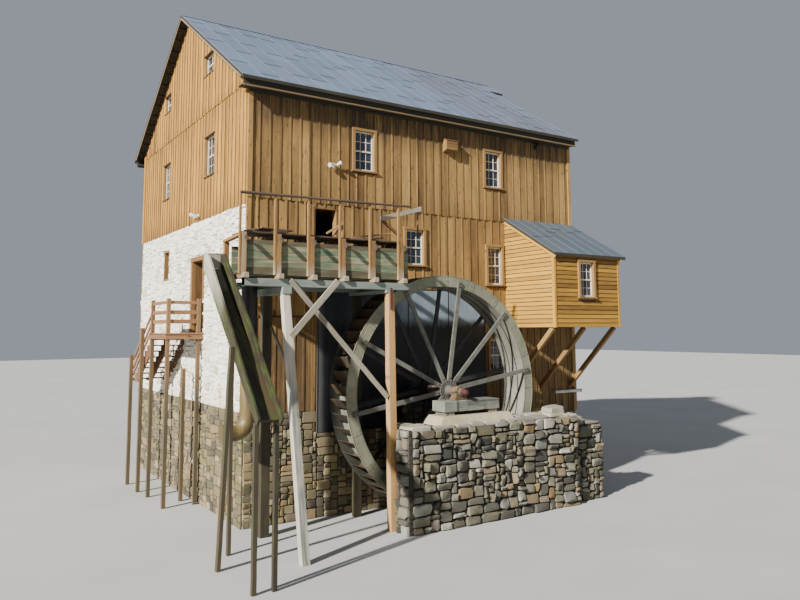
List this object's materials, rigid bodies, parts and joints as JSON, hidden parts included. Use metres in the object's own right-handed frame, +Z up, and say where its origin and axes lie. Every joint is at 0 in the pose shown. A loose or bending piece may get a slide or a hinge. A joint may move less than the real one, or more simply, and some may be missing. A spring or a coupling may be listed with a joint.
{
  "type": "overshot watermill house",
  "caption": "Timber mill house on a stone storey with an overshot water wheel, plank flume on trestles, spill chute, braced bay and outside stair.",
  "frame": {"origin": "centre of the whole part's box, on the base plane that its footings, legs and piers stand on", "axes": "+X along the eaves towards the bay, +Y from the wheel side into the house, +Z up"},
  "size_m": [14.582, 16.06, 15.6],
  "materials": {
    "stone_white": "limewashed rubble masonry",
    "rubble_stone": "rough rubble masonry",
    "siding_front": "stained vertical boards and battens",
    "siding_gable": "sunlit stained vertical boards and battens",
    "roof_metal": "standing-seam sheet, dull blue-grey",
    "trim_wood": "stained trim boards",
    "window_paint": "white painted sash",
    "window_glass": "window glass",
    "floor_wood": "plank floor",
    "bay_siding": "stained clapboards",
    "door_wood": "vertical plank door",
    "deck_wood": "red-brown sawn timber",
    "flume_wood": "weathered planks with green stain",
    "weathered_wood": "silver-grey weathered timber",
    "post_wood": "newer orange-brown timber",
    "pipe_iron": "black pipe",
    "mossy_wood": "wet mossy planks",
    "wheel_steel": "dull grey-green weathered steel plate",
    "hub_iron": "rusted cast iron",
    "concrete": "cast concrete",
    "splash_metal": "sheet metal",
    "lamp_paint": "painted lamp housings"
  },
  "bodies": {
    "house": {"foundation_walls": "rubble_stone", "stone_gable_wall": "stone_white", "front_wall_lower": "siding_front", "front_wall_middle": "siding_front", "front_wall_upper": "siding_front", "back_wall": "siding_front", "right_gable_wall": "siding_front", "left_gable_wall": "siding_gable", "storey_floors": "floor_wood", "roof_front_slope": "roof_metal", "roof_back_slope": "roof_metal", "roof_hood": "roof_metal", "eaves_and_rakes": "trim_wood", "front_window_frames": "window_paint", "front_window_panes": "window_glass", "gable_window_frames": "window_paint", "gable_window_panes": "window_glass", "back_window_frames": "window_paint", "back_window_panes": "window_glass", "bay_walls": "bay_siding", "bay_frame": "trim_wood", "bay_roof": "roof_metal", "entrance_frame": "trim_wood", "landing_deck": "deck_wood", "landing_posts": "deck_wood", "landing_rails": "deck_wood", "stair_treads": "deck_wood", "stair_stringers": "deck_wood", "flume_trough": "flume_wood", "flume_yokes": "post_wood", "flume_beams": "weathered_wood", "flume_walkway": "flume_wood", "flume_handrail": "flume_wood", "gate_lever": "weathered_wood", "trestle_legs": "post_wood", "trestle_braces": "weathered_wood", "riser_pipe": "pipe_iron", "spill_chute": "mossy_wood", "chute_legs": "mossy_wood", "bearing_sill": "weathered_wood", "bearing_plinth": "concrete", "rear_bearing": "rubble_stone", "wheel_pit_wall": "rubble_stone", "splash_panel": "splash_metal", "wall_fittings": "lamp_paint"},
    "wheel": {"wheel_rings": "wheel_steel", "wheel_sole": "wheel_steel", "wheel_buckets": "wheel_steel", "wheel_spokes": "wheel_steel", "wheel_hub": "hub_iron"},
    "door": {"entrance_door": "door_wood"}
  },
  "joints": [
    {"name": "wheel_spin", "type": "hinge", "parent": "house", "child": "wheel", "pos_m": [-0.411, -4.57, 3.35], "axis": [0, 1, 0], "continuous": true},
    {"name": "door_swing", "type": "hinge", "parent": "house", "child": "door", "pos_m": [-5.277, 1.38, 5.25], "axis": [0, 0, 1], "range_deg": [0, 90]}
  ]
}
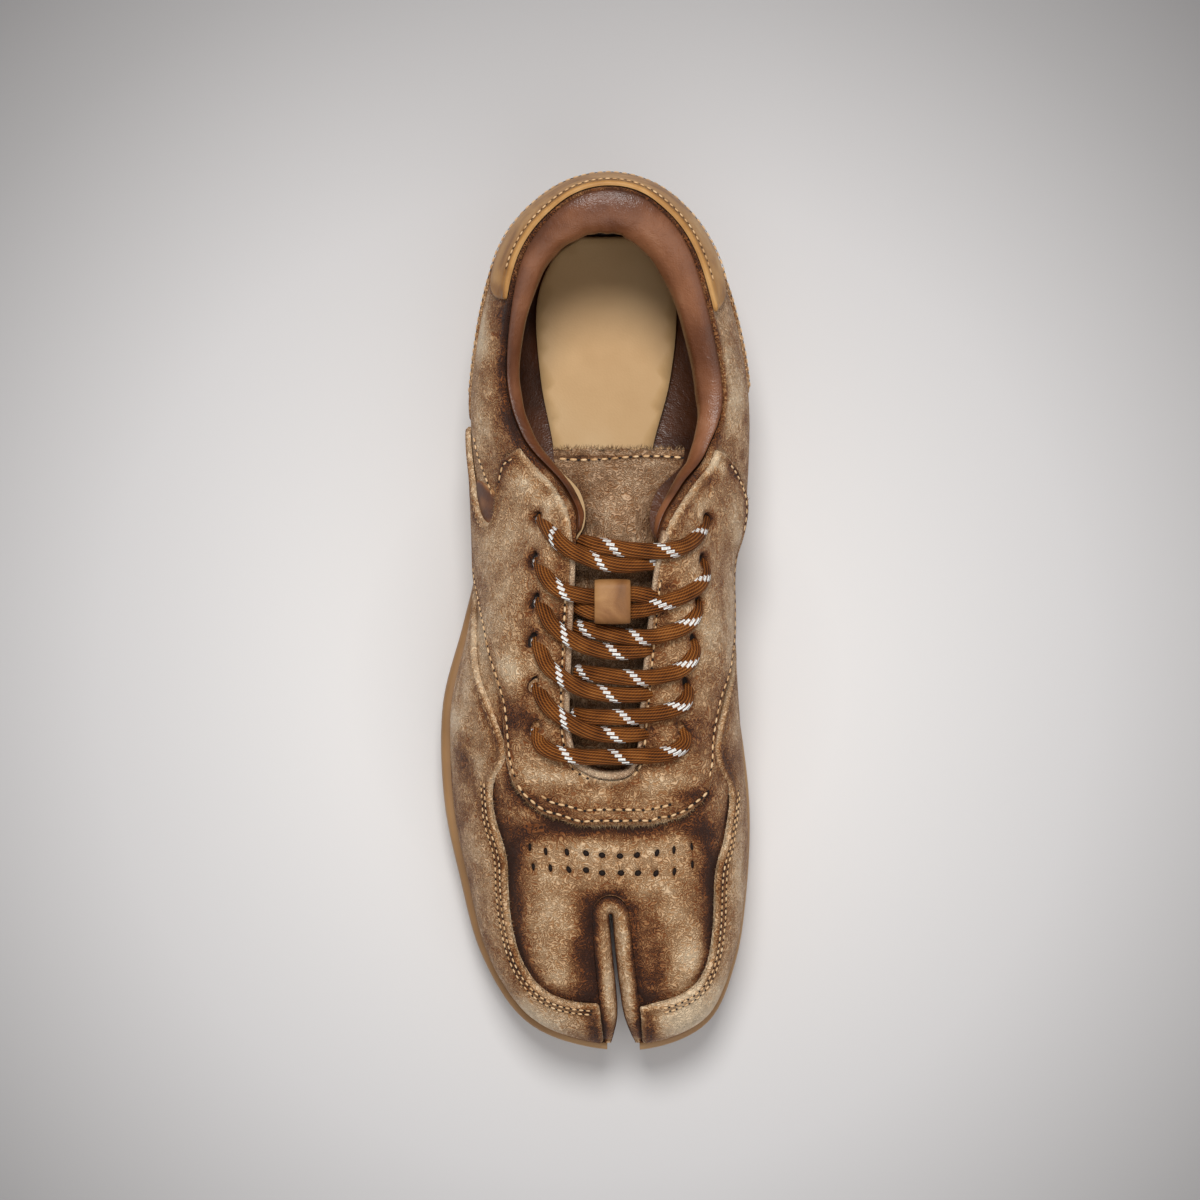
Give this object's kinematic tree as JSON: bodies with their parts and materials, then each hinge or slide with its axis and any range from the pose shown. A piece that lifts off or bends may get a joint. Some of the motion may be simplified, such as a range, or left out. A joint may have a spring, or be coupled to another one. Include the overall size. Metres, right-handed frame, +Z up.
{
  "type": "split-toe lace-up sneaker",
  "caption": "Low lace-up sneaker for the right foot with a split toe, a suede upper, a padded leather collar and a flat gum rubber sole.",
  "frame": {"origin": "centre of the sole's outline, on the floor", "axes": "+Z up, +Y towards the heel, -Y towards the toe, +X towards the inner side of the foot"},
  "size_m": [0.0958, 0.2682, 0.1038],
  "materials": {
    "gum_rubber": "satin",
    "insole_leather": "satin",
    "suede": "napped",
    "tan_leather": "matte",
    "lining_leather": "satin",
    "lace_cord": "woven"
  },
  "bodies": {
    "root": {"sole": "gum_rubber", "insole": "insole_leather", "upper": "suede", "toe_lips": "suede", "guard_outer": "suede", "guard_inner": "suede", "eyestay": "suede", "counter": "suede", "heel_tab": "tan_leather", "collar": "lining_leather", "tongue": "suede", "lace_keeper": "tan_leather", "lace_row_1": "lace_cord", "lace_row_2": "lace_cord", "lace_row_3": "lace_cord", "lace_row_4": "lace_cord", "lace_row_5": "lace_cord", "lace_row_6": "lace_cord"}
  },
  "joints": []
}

--------------------------------------------------

### Work instructions
Exactly as shown, repeat every record.

### Full solution
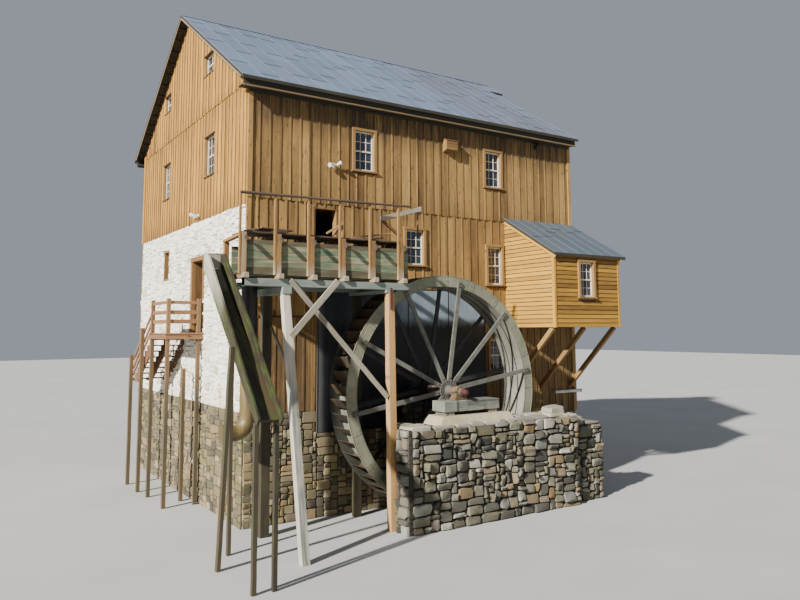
List this object's materials, rigid bodies, parts and joints as JSON, hidden parts included. Use metres in the object's own right-handed frame, +Z up, and say where its origin and axes lie. Every joint is at 0 in the pose shown. A loose or bending piece may get a slide or a hinge. A joint may move less than the real one, or more simply, and some may be missing. A spring or a coupling may be listed with a joint.
{
  "type": "overshot watermill house",
  "caption": "Timber mill house on a stone storey with an overshot water wheel, plank flume on trestles, spill chute, braced bay and outside stair.",
  "frame": {"origin": "centre of the whole part's box, on the base plane that its footings, legs and piers stand on", "axes": "+X along the eaves towards the bay, +Y from the wheel side into the house, +Z up"},
  "size_m": [14.582, 16.06, 15.6],
  "materials": {
    "stone_white": "limewashed rubble masonry",
    "rubble_stone": "rough rubble masonry",
    "siding_front": "stained vertical boards and battens",
    "siding_gable": "sunlit stained vertical boards and battens",
    "roof_metal": "standing-seam sheet, dull blue-grey",
    "trim_wood": "stained trim boards",
    "window_paint": "white painted sash",
    "window_glass": "window glass",
    "floor_wood": "plank floor",
    "bay_siding": "stained clapboards",
    "door_wood": "vertical plank door",
    "deck_wood": "red-brown sawn timber",
    "flume_wood": "weathered planks with green stain",
    "weathered_wood": "silver-grey weathered timber",
    "post_wood": "newer orange-brown timber",
    "pipe_iron": "black pipe",
    "mossy_wood": "wet mossy planks",
    "wheel_steel": "dull grey-green weathered steel plate",
    "hub_iron": "rusted cast iron",
    "concrete": "cast concrete",
    "splash_metal": "sheet metal",
    "lamp_paint": "painted lamp housings"
  },
  "bodies": {
    "house": {"foundation_walls": "rubble_stone", "stone_gable_wall": "stone_white", "front_wall_lower": "siding_front", "front_wall_middle": "siding_front", "front_wall_upper": "siding_front", "back_wall": "siding_front", "right_gable_wall": "siding_front", "left_gable_wall": "siding_gable", "storey_floors": "floor_wood", "roof_front_slope": "roof_metal", "roof_back_slope": "roof_metal", "roof_hood": "roof_metal", "eaves_and_rakes": "trim_wood", "front_window_frames": "window_paint", "front_window_panes": "window_glass", "gable_window_frames": "window_paint", "gable_window_panes": "window_glass", "back_window_frames": "window_paint", "back_window_panes": "window_glass", "bay_walls": "bay_siding", "bay_frame": "trim_wood", "bay_roof": "roof_metal", "entrance_frame": "trim_wood", "landing_deck": "deck_wood", "landing_posts": "deck_wood", "landing_rails": "deck_wood", "stair_treads": "deck_wood", "stair_stringers": "deck_wood", "flume_trough": "flume_wood", "flume_yokes": "post_wood", "flume_beams": "weathered_wood", "flume_walkway": "flume_wood", "flume_handrail": "flume_wood", "gate_lever": "weathered_wood", "trestle_legs": "post_wood", "trestle_braces": "weathered_wood", "riser_pipe": "pipe_iron", "spill_chute": "mossy_wood", "chute_legs": "mossy_wood", "bearing_sill": "weathered_wood", "bearing_plinth": "concrete", "rear_bearing": "rubble_stone", "wheel_pit_wall": "rubble_stone", "splash_panel": "splash_metal", "wall_fittings": "lamp_paint"},
    "wheel": {"wheel_rings": "wheel_steel", "wheel_sole": "wheel_steel", "wheel_buckets": "wheel_steel", "wheel_spokes": "wheel_steel", "wheel_hub": "hub_iron"},
    "door": {"entrance_door": "door_wood"}
  },
  "joints": [
    {"name": "wheel_spin", "type": "hinge", "parent": "house", "child": "wheel", "pos_m": [-0.411, -4.57, 3.35], "axis": [0, 1, 0], "continuous": true},
    {"name": "door_swing", "type": "hinge", "parent": "house", "child": "door", "pos_m": [-5.277, 1.38, 5.25], "axis": [0, 0, 1], "range_deg": [0, 90]}
  ]
}
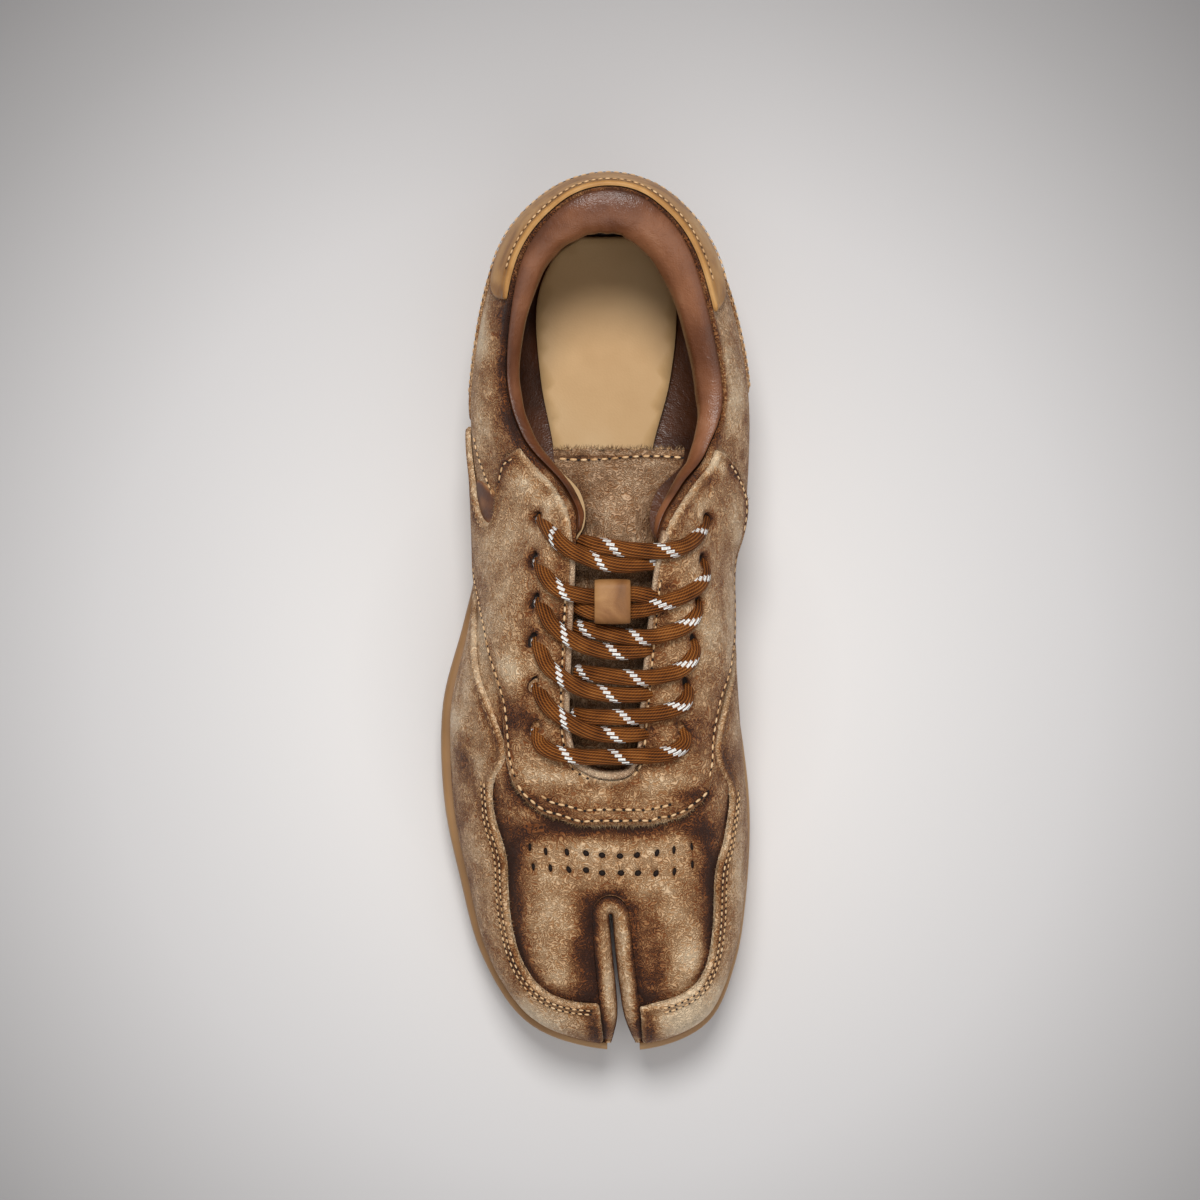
Give this object's kinematic tree as JSON: bodies with their parts and materials, then each hinge or slide with its axis and any range from the pose shown. A piece that lifts off or bends may get a joint. Some of the motion may be simplified, such as a range, or left out. A joint may have a spring, or be coupled to another one. Include the overall size. Metres, right-handed frame, +Z up.
{
  "type": "split-toe lace-up sneaker",
  "caption": "Low lace-up sneaker for the right foot with a split toe, a suede upper, a padded leather collar and a flat gum rubber sole.",
  "frame": {"origin": "centre of the sole's outline, on the floor", "axes": "+Z up, +Y towards the heel, -Y towards the toe, +X towards the inner side of the foot"},
  "size_m": [0.0958, 0.2682, 0.1038],
  "materials": {
    "gum_rubber": "satin",
    "insole_leather": "satin",
    "suede": "napped",
    "tan_leather": "matte",
    "lining_leather": "satin",
    "lace_cord": "woven"
  },
  "bodies": {
    "root": {"sole": "gum_rubber", "insole": "insole_leather", "upper": "suede", "toe_lips": "suede", "guard_outer": "suede", "guard_inner": "suede", "eyestay": "suede", "counter": "suede", "heel_tab": "tan_leather", "collar": "lining_leather", "tongue": "suede", "lace_keeper": "tan_leather", "lace_row_1": "lace_cord", "lace_row_2": "lace_cord", "lace_row_3": "lace_cord", "lace_row_4": "lace_cord", "lace_row_5": "lace_cord", "lace_row_6": "lace_cord"}
  },
  "joints": []
}